The United States should significantly bolster defensive and offensive military capabilities, drive up sanctions and take other tough measures against North Korea if yet another attempt at diplomacy fails to persuade Pyongyang to move toward denuclearization, US experts said Tuesday.
Joel Wit, a North Korea expert with Johns Hopkins University's US-Korea Institute, made the case in a joint article with Richard Sokolsky, a senior fellow at the Carnegie Endowment for International Peace, arguing what they call "coercive diplomacy" stands a chance of success with the North.
"It would lead with diplomatic engagement with the North backed by the threat of robust military and economic actions to protect the United States and its allies from an expanding North Korean nuclear program," the experts said in the article carried by the Politico newspaper.

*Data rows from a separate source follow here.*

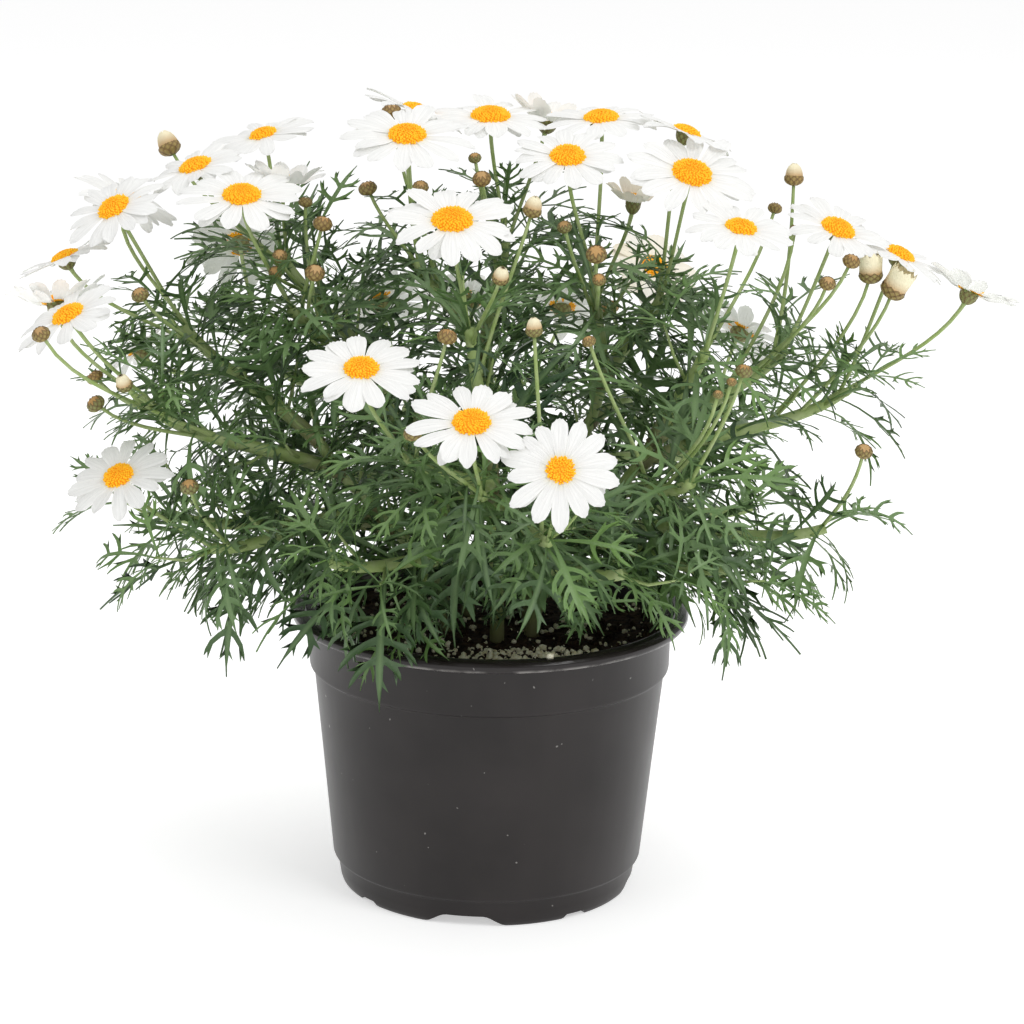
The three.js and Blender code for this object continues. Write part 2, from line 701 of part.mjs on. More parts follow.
// The first way of turning a leaf that keeps it clear of the pot and the petals, if there is one.
function leafAt(axis, slot) {
  for (let variant = 0; variant < LEAF_VARIANTS; variant += 1) {
    const leaf = leafOn(axis, slot, variant);
    const probes = TEST_SHARES.map((share) => onBlade(leaf, leaf.length * share, 0, 0));
    const tips = lobesOf(leaf).flatMap(({ end, left, right }) => [
      onBlade(leaf, end + left.ahead, left.out, 0),
      onBlade(leaf, end + right.ahead, -right.out, 0),
    ]);
    if (![...probes, ...tips].some(isTaken)) {
      return leaf;
    }
  }
  return null;
}

function boxesMeet(a, b) {
  return [0, 1, 2].every((k) => a.min[k] < b.max[k] && b.min[k] < a.max[k]);
}

function isClear(solid, others) {
  const box = solid.boundingBox();
  return others.every((other) => !boxesMeet(box, other.boundingBox()) || solid.intersect(other).isEmpty());
}

// Leaves stand in small groups along each axis: the first of a group that is clear of its neighbours.
function leavesFor(axes, others) {
  const leaves = [];
  for (const axis of axes) {
    const slots = slotsOn(axis);
    const near = axes.filter((other) => other !== axis).map((other) => other.solid);
    for (let i = 0; i < slots.length; i += LEAF_GROUP) {
      const choices = slots.slice(i, i + LEAF_GROUP).map((slot) => leafAt(axis, slot)).filter(Boolean);
      const around = [...others, ...near, ...leaves];
      const leaf = choices.find((choice) => isClear(solidOf(bladeGeometry(choice, TEST_MARGIN)), around));
      if (leaf) {
        leaves.push(solidOf(bladeGeometry(leaf)));
      }
    }
  }
  return leaves;
}

// The hub under petals that lift more is thicker, so that it holds their feet.
function hubDepth({ lift }) {
  return RAY_THICKNESS * (1 + lift / DOUBLING_LIFT);
}

// The petals of a bloom as one star-shaped blade with a flat hub, each petal arched along its length.
function rayGeometry(flower, number) {
  const radius = flower.width / 2;
  const notch = radius * NOTCH_SHARE;
  const depth = hubDepth(flower);
  const thickest = flower.lift > STEEP_LIFT ? STEEP_THICKEST_SHARE : THICKEST_SHARE;
  const corners = [new THREE.Vector3(0, 0, 0), new THREE.Vector3(0, 0, -depth)];
  const triangles = [];
  const petals = petalsOf(flower, number);
  const notches = petals.map(({ angle }, i) => {
    const before = i === 0 ? petals.at(-1).angle - 2 * Math.PI : petals[i - 1].angle;
    const middle = (before + angle) / 2;
    return corners.push(new THREE.Vector3(notch * Math.cos(middle), notch * Math.sin(middle), 0)) - 1;
  });
  petals.forEach((petal, i) => {
    const add = (share, across, height) => corners.push(onPetal(petal, notch, share, across, height)) - 1;
    const [first, last] = [notches[i], notches[(i + 1) % petals.length]];
    const right = add(SHOULDER_SHARE, -petal.halfWidth, 0);
    const tip = add(1, 0, 0);
    const left = add(SHOULDER_SHARE, petal.halfWidth, 0);
    const below = add(thickest, 0, -depth);
    triangles.push([0, first, last], [first, right, left], [right, tip, left], [first, left, last]);
    triangles.push([1, below, first], [1, last, below], [below, right, first], [below, tip, right]);
    triangles.push([below, left, tip], [below, last, left]);
  });
  const turn = new THREE.Quaternion().setFromUnitVectors(up, aimed(flower.bearing, flower.tilt));
  return geometryFrom(corners, triangles).applyQuaternion(turn).translate(...flower.place);
}

function petalsOf(flower, number) {
  const radius = flower.width / 2;
  const petals = [];
  for (let i = 0; i < flower.petals; i += 1) {
    const id = number * 20 + i;
    petals.push({
      angle: (2 * Math.PI * (i + between(-PETAL_SHIFT, PETAL_SHIFT, id, 5) + draw(number, 6))) / flower.petals,
      length: radius * (between(SHORT_PETAL, 1, id, 7) - NOTCH_SHARE),
      halfWidth: (radius * PETAL_FULLNESS) / flower.petals,
      lift: radians(flower.lift + between(-LIFT_SPREAD, LIFT_SPREAD, id, 8)),
    });
  }
  return petals;
}

function onPetal({ angle, length, lift }, notch, share, across, height) {
  const bend = -radians(PETAL_SAG) / length;
  const start = lift;
  const end = start + bend * length * share;
  const out = notch + (Math.sin(end) - Math.sin(start)) / bend;
  const rise = (Math.cos(start) - Math.cos(end)) / bend + height;
  const [x, y] = [Math.cos(angle), Math.sin(angle)];
  return new THREE.Vector3(x * out - y * across, y * out + x * across, rise);
}

// The yellow dome of florets, with bumps standing out of it.
function discMesh(flower, number) {
  const radius = flower.disc / 2;
  const rise = flower.disc * DOME_SHARE;
  const geometry = turned([
    [0, 0],
    [radius, 0],
    [radius * 0.72, rise * 0.8],
    [0, rise],
  ], DISC_SIDES);
  const position = geometry.attributes.position;
  for (let i = 0; i < position.count; i += 1) {
    const [x, y, z] = [position.getX(i), position.getY(i), position.getZ(i)];
    if (z > 0.1 && z < rise * 0.99) {
      const bump = 1 + (draw(Math.round(x * 9) * 17 + Math.round(y * 9), 9) - 0.5) * FLORET_BUMPS;
      position.setXYZ(i, x * bump, y * bump, z * bump);
    }
  }
  const label = String(number).padStart(2, '0');
  const mesh = named(`disc_${label}`, geometryOf(solidOf(geometry)), discYellow);
  const facing = aimed(flower.bearing, flower.tilt);
  mesh.quaternion.setFromUnitVectors(up, facing);
  mesh.position.set(...flower.place).addScaledVector(facing, GAP);
  return mesh;
}

// Petals of touching blooms are joined, so that each cluster is one body.
function makeRays() {
  const clusters = new Map();
  flowers.forEach((flower, i) => {
    const key = flower.cluster || `alone ${i}`;
    const label = String(i + 1).padStart(2, '0');
    const petals = solidOf(rayGeometry(flower, i + 1));
    const before = clusters.get(key);
    clusters.set(key, before
      ? { name: `${before.name}_${label}`, solid: before.solid.add(petals) }
      : { name: `rays_${label}`, solid: petals });
  });
  return [...clusters.values()];
}

function makePlant() {
  const pot = makePot();
  const soil = makeSoil();
  const rays = makeRays();
  const discs = flowers.map((flower, i) => discMesh(flower, i + 1));
  const numbers = { axis: 0 };
  const plans = stems.map((stem) => layOut(stem, numbers));
  const wood = stems.map((stem, i) => woodOf(stem, plans[i]));
  const still = [pot, soil, ...rays.map(({ solid }) => solid)];
  stems.forEach((stem, i) => {
    const others = [...still, ...wood.filter((_, other) => other !== i)];
    wood[i] = leavesFor(plans[i], others).reduce((green, leaf) => green.add(leaf), wood[i]);
  });
  const holder = new THREE.Group();
  holder.add(named('pot', geometryOf(pot), potPlastic));
  holder.add(named('soil', geometryOf(soil), soilBrown));
  const plant = new THREE.Group();
  stems.forEach((stem, i) => plant.add(named(stem.name, geometryOf(wood[i]), leafGreen)));
  rays.forEach(({ name, solid }) => plant.add(named(name, geometryOf(solid), rayWhite)));
  plant.add(...discs);
  return new THREE.Group().add(holder, plant);
}

export default makePlant();
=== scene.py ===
"""Potted marguerite daisy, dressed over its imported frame.

A bushy plant in flower stands in a dark nursery pot. The plant is worked out in
millimetres, as its solids are, and each piece is brought to metres when it is done.
"""

import logging
import math
from collections.abc import Callable, Iterator
from dataclasses import dataclass, field
from enum import Enum

import bmesh
import bpy
from mathutils import Matrix, Vector, noise


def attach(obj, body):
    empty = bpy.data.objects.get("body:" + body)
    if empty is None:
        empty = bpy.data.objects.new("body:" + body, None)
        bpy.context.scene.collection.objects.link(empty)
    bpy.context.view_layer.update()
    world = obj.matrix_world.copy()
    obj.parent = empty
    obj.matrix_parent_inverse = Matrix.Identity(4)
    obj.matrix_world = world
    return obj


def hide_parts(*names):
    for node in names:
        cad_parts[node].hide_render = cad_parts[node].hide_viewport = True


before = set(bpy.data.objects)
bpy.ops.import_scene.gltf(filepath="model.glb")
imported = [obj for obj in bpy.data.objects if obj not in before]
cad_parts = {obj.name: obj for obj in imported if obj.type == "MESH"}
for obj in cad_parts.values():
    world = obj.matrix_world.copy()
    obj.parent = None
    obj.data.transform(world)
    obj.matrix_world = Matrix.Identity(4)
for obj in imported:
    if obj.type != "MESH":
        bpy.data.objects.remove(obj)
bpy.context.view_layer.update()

log = logging.getLogger("daisy")

MM = 0.001
UP = Vector((0, 0, 1))
SEED = 4.2

# Sizes that the solids share, in millimetres.
POT_HEIGHT = 119.5
LIP_RADIUS = 82.5
BODY_TOP_RADIUS = 73.0
SOIL_TOP = 110.0
MAIN_START = 106.0
FIRST_STALK = 0.97
STALK_SPACING = 0.1
CUP_GAP = 0.45
CUP_SHARE = 0.42
BUD_SMALL = 3.1
BUD_LARGE = 3.9
LONG_LEAF = 56.0
LEAF_CLEARANCE = 3.0
NEAR_BLOOM = 8.0
PETALS_BELOW = 7.0
PETALS_ABOVE = 9.0
PETAL_CLEARANCE = 2.0

# How leaves sit, each between two angles in degrees, and their spiral round a stem.
LEAF_LEAN = (42, 72)
LEAF_ROLL = (-24, 24)
LEAF_BEND = (30, 85)
HUNG_SLOPE = (-50, -12)
HUNG_BEND = (25, 60)
CLOSER_AT_TIP = 18
SPIRAL = 137.5

Place = tuple[float, float, float]
Colour = tuple[float, float, float]


def draw(index: float, channel: float) -> float:
    """Returns a repeatable draw between 0 and 1 for a numbered thing and one of its properties."""
    wave = math.sin(index * 12.9898 + channel * 78.233 + SEED) * 43758.5453
    return wave - math.floor(wave)


def between(low: float, high: float, index: float, channel: float) -> float:
    """Returns a repeatable draw between two values."""
    return low + (high - low) * draw(index, channel)


def blend(start: float, end: float, share: float) -> float:
    """Returns the value a share of the way from start to end."""
    return start + (end - start) * share


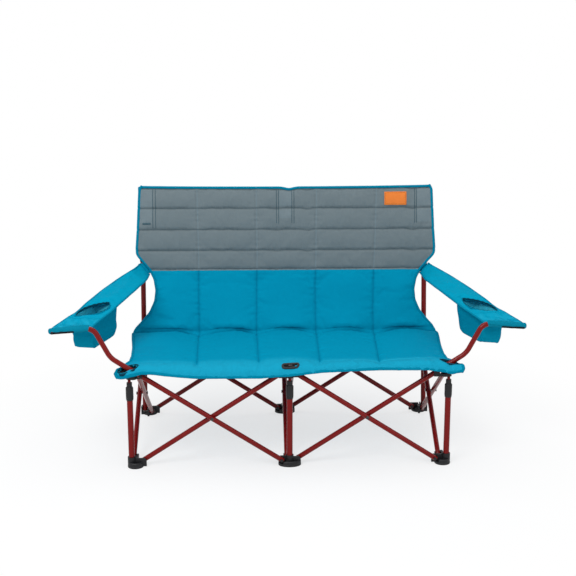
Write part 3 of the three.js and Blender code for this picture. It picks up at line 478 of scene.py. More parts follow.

In an effort to give diplomacy a shot, US President Donald Trump should send a private message directly to the North's leadership that his administration is willing to explore peaceful paths forward, they said. The purpose would be to start preliminary talks without preconditions to explore whether diplomacy has a chance, they added.
The broader objective of such "coercive diplomacy" would be to reach a deal with the North in which the communist nation denuclearizes in phases in exchange for concessions that "would, in the eyes of Pyongyang, end the US 'hostile policy' toward the North, they said.